* Given task
Write out all the material exactly. Leave nothing out.

-- Begin Dataset excerpt --

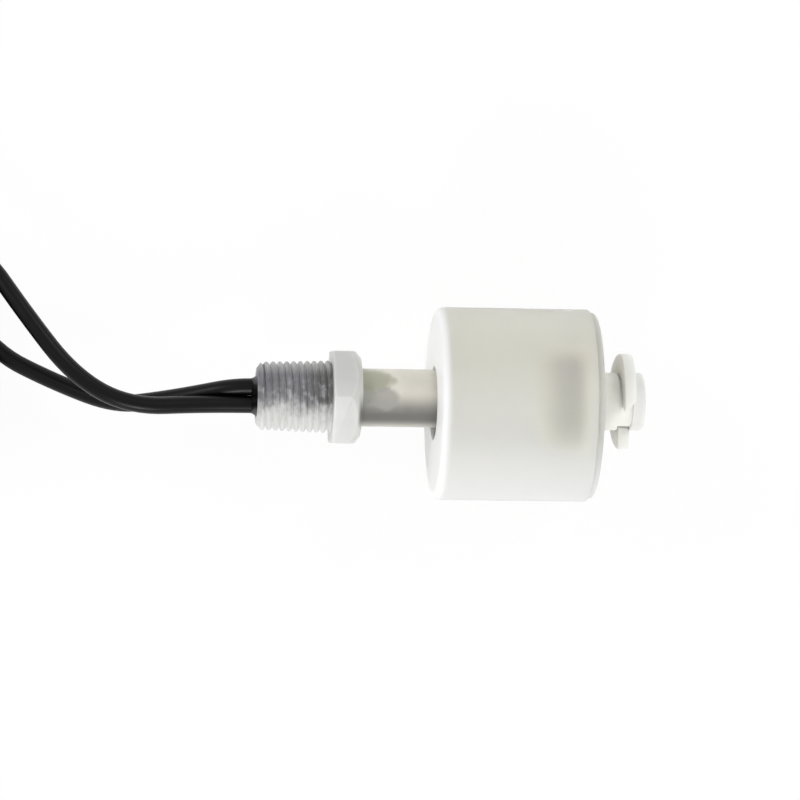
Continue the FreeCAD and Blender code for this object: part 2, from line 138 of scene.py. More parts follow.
ROUTE_A = [
    (-33.7, -0.56, 13.05),
    (-44.0, -1.15, 14.2),
    (-51.7, 3.0, 13.2),
    (-58.5, 11.6, 12.0),
    (-64.4, 19.9, 9.8),
    (-74.4, 25.6, 7.8),
    (-84.8, 23.0, 6.7),
]
ROUTE_B = [
    (-29.6, 1.86, 12.75),
    (-34.6, 0.8, 10.95),
    (-39.4, -0.1, 9.6),
    (-45.7, -1.0, 8.1),
    (-54.0, 2.05, 5.5),
    (-63.0, 6.4, 4.4),
]

# --- shades that show through the stem, in millimetres from the threaded end ---
POTTED_TO = 36, 42
REED_SHADE_TO = 27

# --- camera ---
AIM = Vector((-6.675 * MM, 0.38 * MM, 12.85 * MM))
CAMERA_AWAY = 0.6
CAMERA_YAW = radians(5.7)
CAMERA_ROLL = radians(0.91)
CAMERA_LENS = 195.75
SENSOR_WIDTH = 36

# --- floor and lamps: name, place, size in metres, power in watts ---
FLOOR_SIZE = 3
FLOOR_GLOW = 0.93          # share of plain white that a direct look at the floor shows
WORLD_LEVEL = 0.66
LAMPS = [
    ("key_light", (-0.1, -0.65, 0.45), 0.25, 2.1),
    ("far_light", (0.46, 0.42, 0.65), 0.25, 1.5),
    ("side_light", (-0.6, 0.25, 0.45), 0.35, 1.5),
]


def deselect():
    bpy.ops.object.select_all(action="DESELECT")


def choose(obj):
    deselect()
    obj.select_set(True)
    bpy.context.view_layer.objects.active = obj


# --- materials ---
def tone(red, green, blue):
    """Linear colour of a surface that shows as these 0 to 255 values in plain light."""
    channels = []
    for value in (red, green, blue):
        value = value / 255
        channels.append(value / 12.92 if value <= 0.04045 else ((value + 0.055) / 1.055) ** 2.4)
    return (*channels, 1)


MOULDING = tone(219, 219, 217), tone(210, 210, 208)
FAR_STEM, STEM_TIP = tone(244, 244, 238), tone(231, 231, 228)
# painted shade of the hexagon's upper side
HEX_UPPER_SHADE = tone(150, 150, 148)
# painted shade of the thread's upper part, over the dark core seen through the wall
THREAD_SHADE_AND_CORE = tone(134, 134, 134)
# painted shade on the thread's crests and painted light in its valleys
THREAD_CREST_SHADE = tone(188, 188, 186)
THREAD_VALLEY_LIGHT = tone(242, 242, 240)
LEADS_INSIDE = tone(98, 98, 103), tone(128, 128, 134)
LEADS_NEAR_HEX = tone(86, 87, 86)
LEADS_PALE = tone(168, 168, 172)
LEADS_STREAK = tone(70, 70, 74)
POTTING = tone(226, 223, 214), tone(214, 211, 202)
REED_SHADE = tone(85, 84, 82)
JOINT_SIDE, JOINT, JOINT_LUMPS = tone(152, 153, 146), tone(166, 166, 148), tone(168, 166, 161)
FLOAT_TONES = tone(255, 254, 245), tone(252, 250, 239)
# painted shade of the float's upper side, with a warmer tint
FLOAT_UPPER_SHADE_AND_TINT = tone(249, 244, 233)
# opaque end wall, also mixed into the float's lower side as painted light
FLOAT_END_AND_LIT_UNDERSIDE = tone(254, 254, 249)
# painted shadow of the magnet on the float's wall
MAGNET_SHADE = tone(198, 199, 195)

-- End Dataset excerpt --

* Task solution
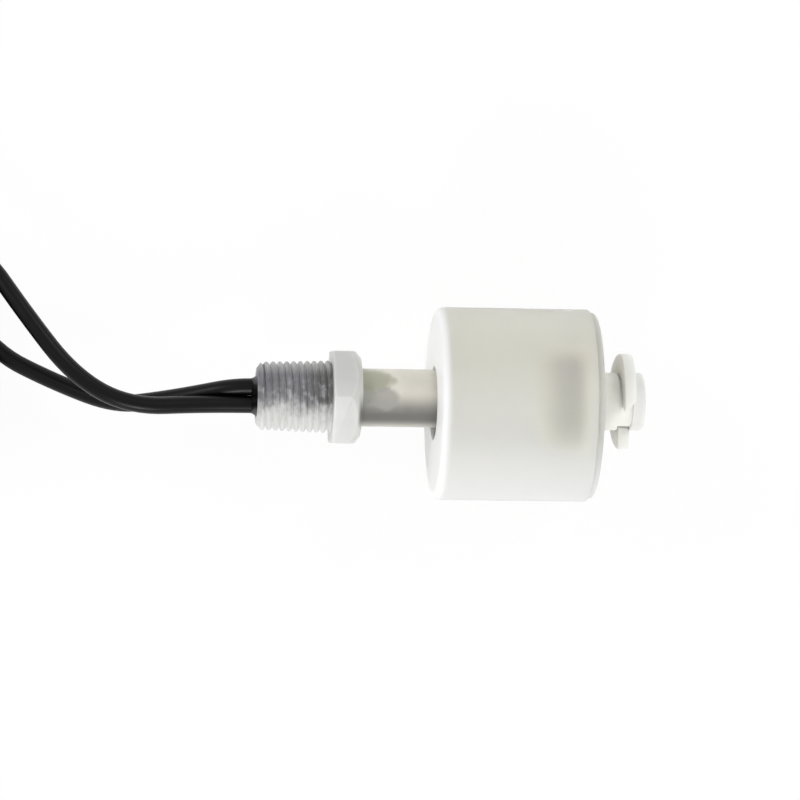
Continue the FreeCAD and Blender code for this object: part 2, from line 138 of scene.py. More parts follow.
ROUTE_A = [
    (-33.7, -0.56, 13.05),
    (-44.0, -1.15, 14.2),
    (-51.7, 3.0, 13.2),
    (-58.5, 11.6, 12.0),
    (-64.4, 19.9, 9.8),
    (-74.4, 25.6, 7.8),
    (-84.8, 23.0, 6.7),
]
ROUTE_B = [
    (-29.6, 1.86, 12.75),
    (-34.6, 0.8, 10.95),
    (-39.4, -0.1, 9.6),
    (-45.7, -1.0, 8.1),
    (-54.0, 2.05, 5.5),
    (-63.0, 6.4, 4.4),
]

# --- shades that show through the stem, in millimetres from the threaded end ---
POTTED_TO = 36, 42
REED_SHADE_TO = 27

# --- camera ---
AIM = Vector((-6.675 * MM, 0.38 * MM, 12.85 * MM))
CAMERA_AWAY = 0.6
CAMERA_YAW = radians(5.7)
CAMERA_ROLL = radians(0.91)
CAMERA_LENS = 195.75
SENSOR_WIDTH = 36

# --- floor and lamps: name, place, size in metres, power in watts ---
FLOOR_SIZE = 3
FLOOR_GLOW = 0.93          # share of plain white that a direct look at the floor shows
WORLD_LEVEL = 0.66
LAMPS = [
    ("key_light", (-0.1, -0.65, 0.45), 0.25, 2.1),
    ("far_light", (0.46, 0.42, 0.65), 0.25, 1.5),
    ("side_light", (-0.6, 0.25, 0.45), 0.35, 1.5),
]


def deselect():
    bpy.ops.object.select_all(action="DESELECT")


def choose(obj):
    deselect()
    obj.select_set(True)
    bpy.context.view_layer.objects.active = obj


# --- materials ---
def tone(red, green, blue):
    """Linear colour of a surface that shows as these 0 to 255 values in plain light."""
    channels = []
    for value in (red, green, blue):
        value = value / 255
        channels.append(value / 12.92 if value <= 0.04045 else ((value + 0.055) / 1.055) ** 2.4)
    return (*channels, 1)


MOULDING = tone(219, 219, 217), tone(210, 210, 208)
FAR_STEM, STEM_TIP = tone(244, 244, 238), tone(231, 231, 228)
# painted shade of the hexagon's upper side
HEX_UPPER_SHADE = tone(150, 150, 148)
# painted shade of the thread's upper part, over the dark core seen through the wall
THREAD_SHADE_AND_CORE = tone(134, 134, 134)
# painted shade on the thread's crests and painted light in its valleys
THREAD_CREST_SHADE = tone(188, 188, 186)
THREAD_VALLEY_LIGHT = tone(242, 242, 240)
LEADS_INSIDE = tone(98, 98, 103), tone(128, 128, 134)
LEADS_NEAR_HEX = tone(86, 87, 86)
LEADS_PALE = tone(168, 168, 172)
LEADS_STREAK = tone(70, 70, 74)
POTTING = tone(226, 223, 214), tone(214, 211, 202)
REED_SHADE = tone(85, 84, 82)
JOINT_SIDE, JOINT, JOINT_LUMPS = tone(152, 153, 146), tone(166, 166, 148), tone(168, 166, 161)
FLOAT_TONES = tone(255, 254, 245), tone(252, 250, 239)
# painted shade of the float's upper side, with a warmer tint
FLOAT_UPPER_SHADE_AND_TINT = tone(249, 244, 233)
# opaque end wall, also mixed into the float's lower side as painted light
FLOAT_END_AND_LIT_UNDERSIDE = tone(254, 254, 249)
# painted shadow of the magnet on the float's wall
MAGNET_SHADE = tone(198, 199, 195)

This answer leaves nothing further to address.